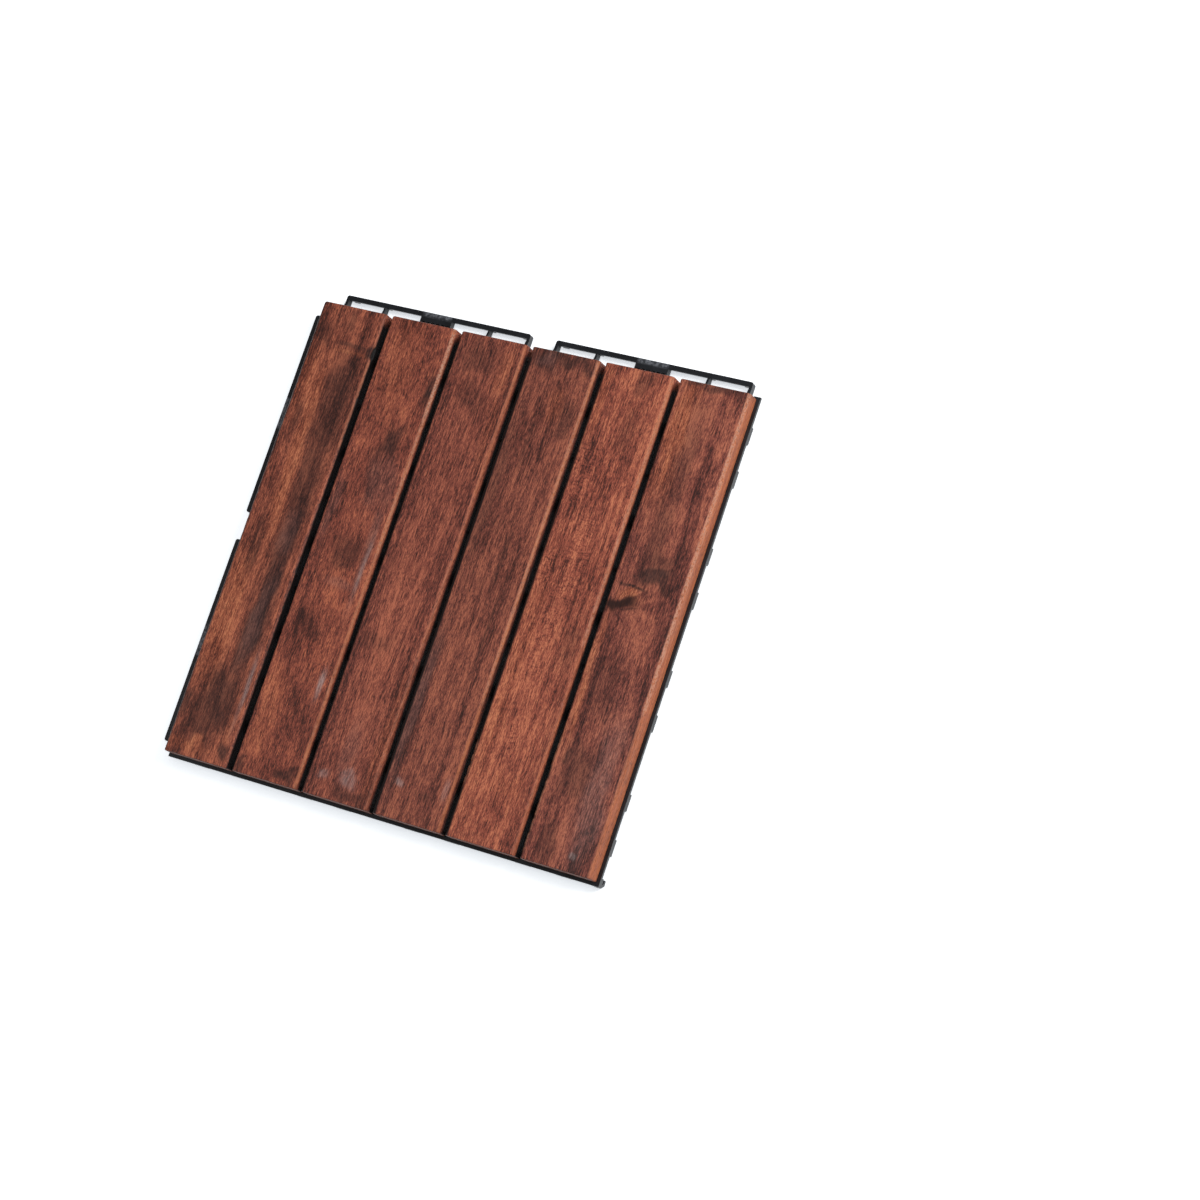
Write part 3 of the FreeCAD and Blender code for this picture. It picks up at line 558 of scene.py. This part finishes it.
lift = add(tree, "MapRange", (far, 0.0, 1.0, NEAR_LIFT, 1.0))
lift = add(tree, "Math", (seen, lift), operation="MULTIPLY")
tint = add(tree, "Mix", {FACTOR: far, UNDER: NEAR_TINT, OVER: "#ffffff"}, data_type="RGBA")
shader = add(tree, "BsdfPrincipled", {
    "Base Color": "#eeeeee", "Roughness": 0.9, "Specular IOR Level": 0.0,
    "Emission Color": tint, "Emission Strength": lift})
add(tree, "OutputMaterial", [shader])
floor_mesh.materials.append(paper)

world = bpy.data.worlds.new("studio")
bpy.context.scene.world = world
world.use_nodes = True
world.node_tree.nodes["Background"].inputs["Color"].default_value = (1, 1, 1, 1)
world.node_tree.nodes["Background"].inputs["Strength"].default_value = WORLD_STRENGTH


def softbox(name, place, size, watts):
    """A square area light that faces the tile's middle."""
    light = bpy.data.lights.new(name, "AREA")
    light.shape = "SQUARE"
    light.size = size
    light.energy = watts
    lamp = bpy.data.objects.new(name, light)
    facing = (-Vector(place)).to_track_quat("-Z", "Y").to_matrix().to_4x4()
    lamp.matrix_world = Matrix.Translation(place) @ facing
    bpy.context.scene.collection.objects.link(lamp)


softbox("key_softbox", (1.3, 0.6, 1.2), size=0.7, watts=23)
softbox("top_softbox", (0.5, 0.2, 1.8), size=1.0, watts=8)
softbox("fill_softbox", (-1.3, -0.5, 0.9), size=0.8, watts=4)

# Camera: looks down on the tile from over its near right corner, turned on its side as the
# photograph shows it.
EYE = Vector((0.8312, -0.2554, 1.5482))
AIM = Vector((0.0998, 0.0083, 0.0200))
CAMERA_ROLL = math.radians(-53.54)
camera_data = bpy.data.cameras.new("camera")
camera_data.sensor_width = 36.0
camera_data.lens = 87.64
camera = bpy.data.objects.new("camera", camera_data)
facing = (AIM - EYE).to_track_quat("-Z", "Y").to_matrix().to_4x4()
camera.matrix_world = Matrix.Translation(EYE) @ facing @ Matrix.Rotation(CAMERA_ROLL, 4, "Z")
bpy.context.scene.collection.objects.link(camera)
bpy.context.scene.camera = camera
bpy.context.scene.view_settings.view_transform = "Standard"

####################

== EXERCISE BRIEF ==
Word for word, write out all of the data above.

== TASK RESULT ==
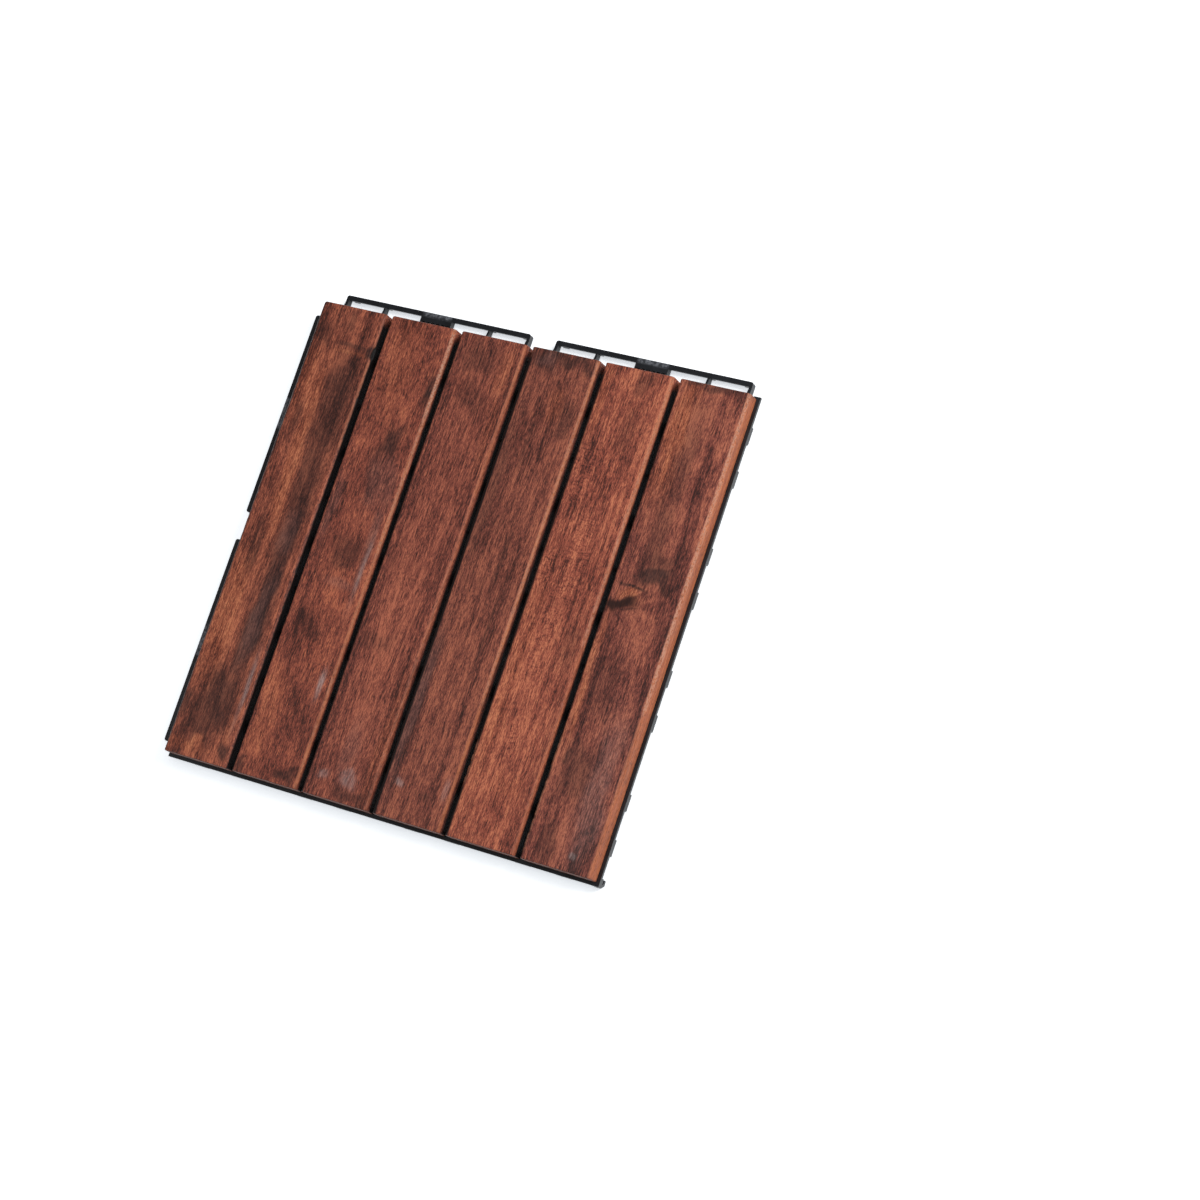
Write part 3 of the FreeCAD and Blender code for this picture. It picks up at line 558 of scene.py. This part finishes it.
lift = add(tree, "MapRange", (far, 0.0, 1.0, NEAR_LIFT, 1.0))
lift = add(tree, "Math", (seen, lift), operation="MULTIPLY")
tint = add(tree, "Mix", {FACTOR: far, UNDER: NEAR_TINT, OVER: "#ffffff"}, data_type="RGBA")
shader = add(tree, "BsdfPrincipled", {
    "Base Color": "#eeeeee", "Roughness": 0.9, "Specular IOR Level": 0.0,
    "Emission Color": tint, "Emission Strength": lift})
add(tree, "OutputMaterial", [shader])
floor_mesh.materials.append(paper)

world = bpy.data.worlds.new("studio")
bpy.context.scene.world = world
world.use_nodes = True
world.node_tree.nodes["Background"].inputs["Color"].default_value = (1, 1, 1, 1)
world.node_tree.nodes["Background"].inputs["Strength"].default_value = WORLD_STRENGTH


def softbox(name, place, size, watts):
    """A square area light that faces the tile's middle."""
    light = bpy.data.lights.new(name, "AREA")
    light.shape = "SQUARE"
    light.size = size
    light.energy = watts
    lamp = bpy.data.objects.new(name, light)
    facing = (-Vector(place)).to_track_quat("-Z", "Y").to_matrix().to_4x4()
    lamp.matrix_world = Matrix.Translation(place) @ facing
    bpy.context.scene.collection.objects.link(lamp)


softbox("key_softbox", (1.3, 0.6, 1.2), size=0.7, watts=23)
softbox("top_softbox", (0.5, 0.2, 1.8), size=1.0, watts=8)
softbox("fill_softbox", (-1.3, -0.5, 0.9), size=0.8, watts=4)

# Camera: looks down on the tile from over its near right corner, turned on its side as the
# photograph shows it.
EYE = Vector((0.8312, -0.2554, 1.5482))
AIM = Vector((0.0998, 0.0083, 0.0200))
CAMERA_ROLL = math.radians(-53.54)
camera_data = bpy.data.cameras.new("camera")
camera_data.sensor_width = 36.0
camera_data.lens = 87.64
camera = bpy.data.objects.new("camera", camera_data)
facing = (AIM - EYE).to_track_quat("-Z", "Y").to_matrix().to_4x4()
camera.matrix_world = Matrix.Translation(EYE) @ facing @ Matrix.Rotation(CAMERA_ROLL, 4, "Z")
bpy.context.scene.collection.objects.link(camera)
bpy.context.scene.camera = camera
bpy.context.scene.view_settings.view_transform = "Standard"